In-hospital complications were infrequent (4.5%), and comparable with other series of coronary interventions in SVG.11,12
This seems to be favourable, since interventions in SVG lesions usually are associated with the highest risk and the prevalence of patients with unstable angina and ostial lesion location, as well as lesion length, was above average.
The six month MACE rate of 26.7% observed in the present registry compares with those reported in the radiotherapy arm of the available trials,17–22
where the MACE rate varied between 18–29% for patients treated for in-stent restenosis and between 14–19% for de novo lesions. Of note, 7.5% of the overall MACE rate was caused by non-cardiac deaths. These deaths were not procedure related and reflect the high level of morbidity of the study population. Yet, in light of the limited sample size, the number should be regarded with caution. The need for target vessel revascularisation was 16.4% in this registry, while it was 11–34% in previously conducted studies. This seems to be especially favourable, for several reasons. Firstly, the absolute rate of reinterventions is at the lower end of the results reported in previous trials. Secondly, the incidence of reintervention in a high risk patient subset reported in this trial is essentially the same as in a population at average risk. It should also be stressed that several exclusion criteria often used in randomised trials did not apply in this registry. Although the protocol initially discouraged the irradiation of lesions longer than 30 mm, this was nevertheless done for 21 lesions (30.9%) and a pullback manoeuvre was used for 17 (25.0%).
Several points demand special attention. Usually, the implantation of a new stent in conjunction with VBT is associated with an increased risk for late thrombosis and eventual late thrombotic occlusion, as well as an increased likelihood of target vessel revascularisation caused by geographic miss and consecutive edge effect.20,24–26
In the population studied, no such observation could be made. De novo lesions, although of smaller length, exhibited a larger acute gain, a smaller late loss, and neither total occlusion nor an edge effect. Thus, stent implantation for de novo lesions in SVG may not necessarily be attributable to a higher rate of repeat reinterventions or MACE. Yet, to draw any valid conclusions, larger sample sizes are imperative.
Although the results of the present series are very encouraging, they suffer from the limitations of all registries. They cannot be seen as direct evidence of the efficacy of VBT, especially in a heterogeneous population. The sample size was small, limiting conclusions concerning clinical end points.
Angiographic follow up was not mandatory, resulting in an incomplete data set. Nevertheless, the actual angiographic follow up rate was high and not only driven by clinical need but more often based on a compassionate manner. Quantitative coronary angiography was performed retrospectively. Thus, angiography was performed in a non-standardised manner resulting in potential errors in determining true vessel dimensions. Since SVG, in contrast to native coronary arteries, are of greater diameter and do not pose the problem of overlay with other vessels, sources of error are likely to be acceptable.
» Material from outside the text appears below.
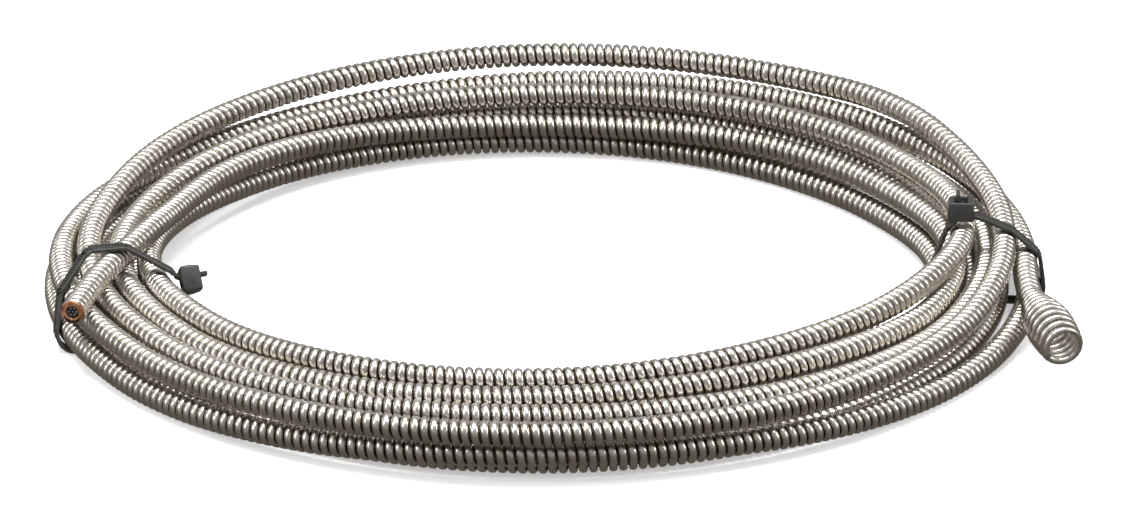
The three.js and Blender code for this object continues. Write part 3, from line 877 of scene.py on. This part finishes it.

It is important to emphasise limitations resulting from the open nature of this trial, since patients and operators were not blinded to the treatment. Thus, the possibility of bias cannot be excluded despite the prospective design of the registry.
Adjunct VBT with β radiation for de novo and in-stent restenotic lesions in SVG is feasible and can be safely performed. At six months’ follow up, the restenosis rate compares very favourably with previously reported data acquired in populations with a much lower likelihood of recurrence, and MACE rates are similar to those obtained in the VBT arms of published randomised controlled trials. Thus, β VBT might be of special value for high risk patient subsets. It would be desirable to confirm the results in a randomised controlled trial.